Sözlerine Turkcell’in açıklamalarını değerlendirerek başlayan Ulutaş, “Seçim gibi veri güvenliğinin üst düzeyde sağlanması gereken bir dönemde Turkcell gibi kritik verilere sahip ve ülkenin en büyük operatörü olan işletmenin siber saldırı için önlemler alması kağıt üzerinde makul görünüyor. Bunun için de fiziksel ve uzaktan erişimi kısıtlamaya dönük bir önlem aldıklarını düşünebiliriz. Ancak yapılan açıklama bu değil, yapılan açıklamada ‘siber güvenlik, seçim güvenliği için bir önlem alıyoruz’ demiyorlar, ‘altyapı çalışması’ için kendi çalışanlarına böyle bir duyuru yapıyorlar. Bu da ‘Siz altyapı teknik çalışmanızı yılın 52 haftası varken neden seçim haftası yapıyorsunuz?’ sorusunu insanlarda uyandırıyor. Yapılan açıklama tatmin edici değil. Böylesine geniş bir networke sahip olan, kritik verilere erişimi olan bir şirketin, seçim öngününde ve seçim esnasında ‘belli önlemleri alıyorum’ demesi kamuoyu için daha açık ve doğru bir iletişim olurdu.
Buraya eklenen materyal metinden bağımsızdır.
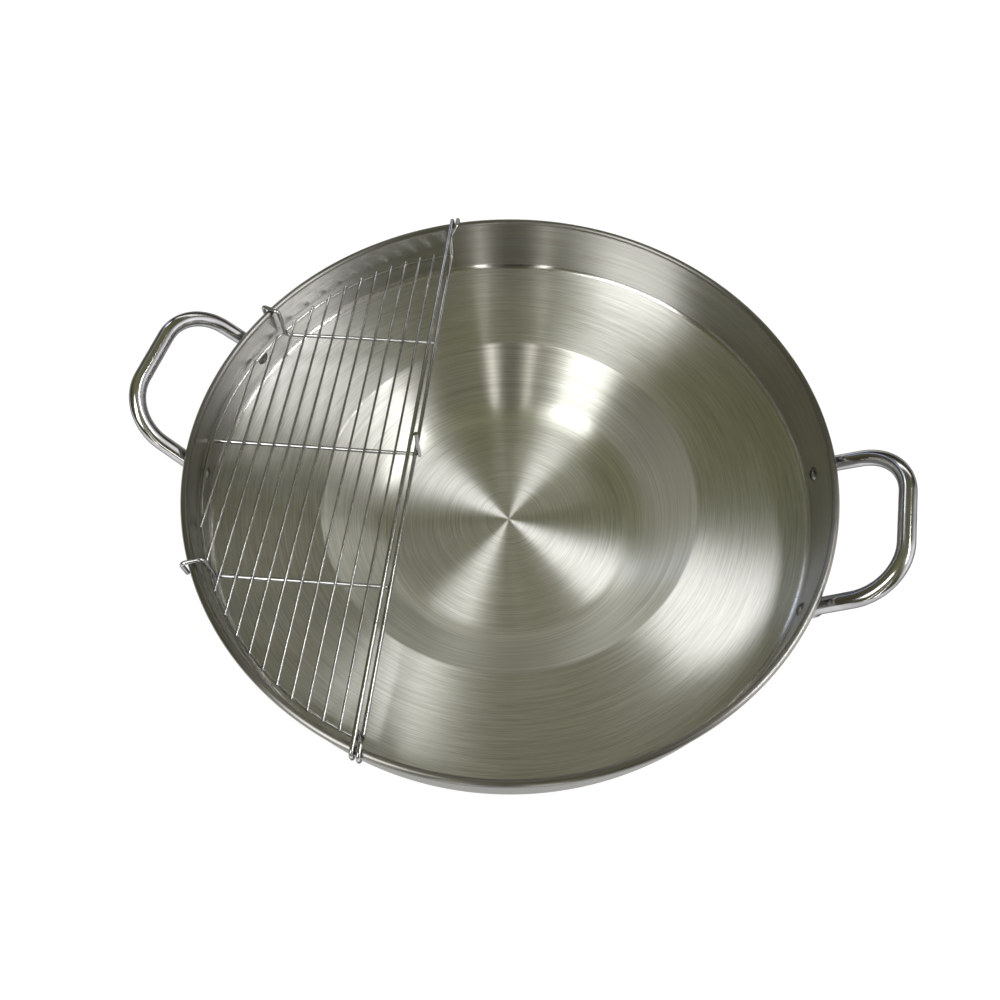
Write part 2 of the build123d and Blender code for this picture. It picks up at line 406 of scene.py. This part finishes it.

Bunu yapmadıklarını görüyoruz” ifadelerini kullandı.

“VERİ GÜVENLİĞİ ÖNLEMLERİNİ ALMADAN SEÇİMLERE GİRİYORUZ”

Turkcell ve iktidar arasındaki ilişkiyi anlatarak veri güvenliğinin önemine dikkat çeken Ulutaş sözlerine şöyle devam etti:

“Turkcell özel şirket. Bu kadar kritik verilere bir özel şirketin sahip olmuş olması ve hatta en büyük hissedarının yüzde 21’inin varlık fonuna ait olduğunu ve siyasi iktidarın varlık fonu üzerinden Turkcell’deki etkisini düşündüğümüzde veri güvenliği açısından toplumda bir soru işareti yaratıyor. Biz şunu görüyoruz ki bu veriler böyle özel şirketlerin elinde tekel olarak kaldığı sürece veri güvenliğini garanti altına almak çok mümkün değil. Nasıl seçimlerde sandık güvenliği için siyasi partiler sandıkta müşahitler, her sandıkta gözlemciler atıyorlar, mutlaka seçimlerde veri güvenliği açısından da bu tarz kritik noktalara, veri ve telekom merkezlerine siyasi partilerin, uzmanların oralarda bir manipülasyon olmadığını takip ediyor olması lazım. Şu an ne yazık ki seçimlere bu önemli önlemi almayarak giriyor olacağız. Bu hizmetin bir kamu hizmeti olduğunu, dolayısıyla bir kamu hizmeti lazım ve bu kamusal denetimin seçim döneminde de siyasi partilerin bu merkezlerine uzmanlarının erişiminin olması gerektiğini ve burada bir manipülasyon yapılacağında böyle önleneceğini bilmemiz lazım.”

“BANT KISITLAMALARINI AŞMAK KOLAY DEĞİL”

Ulutaş, verilerin kısıtlanmasında durumunda yurttaşlara uyarılarda bulunarak “Seçim günü verilerin kısıtlamalarında VPN gibi uygulamalar etkili olabiliyorlar. Ancak bant daraltması ya da komple internetin kesilmesi gibi daha radikal aksiyonlar alındığı zaman bunları aşmak çok kolay değil. Tabii belli uluslararası dış merkezlere bağlı birtakım internet sistemleri var ancak bunlar çok kısıtlı. Dolayısıyla, ancak kamuoyu baskısıyla, bir bilinçlendirme ile gerçekleştirebiliriz” açıklamasında bulundu.

“TÜRKİYE’DE BÜTÜN KURUMLAR YENİDEN İNŞA OLMALI”

Veri güvenliğine ilişkin uygulamaların anti-demokratik olduğunu öne süren Ulutaş, sözlerini şöyle noktaladı:

“Hepimiz kamuoyunda gördük, maden katliamının, depremin olduğu anlarda ya da seçimlerde bant kısıtlaması, internetin komple kapatılması ya da belli sosyal medya sitelerinin kapatılması gibi uygulamaları oluyor. Bu da verinin ne kadar merkezi olduğunu, tek elden yürütüldüğünü, ne kadar demokrasi dışı olduğunu göz önüne seriyor. Şu an Türkiye çok büyük bir kriz içerisinde ve neredeyse bütün kurumlarıyla yeniden inşa olmak zorunda. Bu yeni dönemde telekomünikasyon, iletişim alanının da yeniden yapılanması gerektiği çok açık. Siyasi iktidarın günlük manipülasyonlarından ve özel şirketlerin kendi kâr hırslarından azade bir şekilde bu anlamda demokratik bir planlama ve kamusal bir anlayışla veri güvenliğini sağlayacak ve bütün toplumu tatmin edecek demokratik adımların atılması lazım.”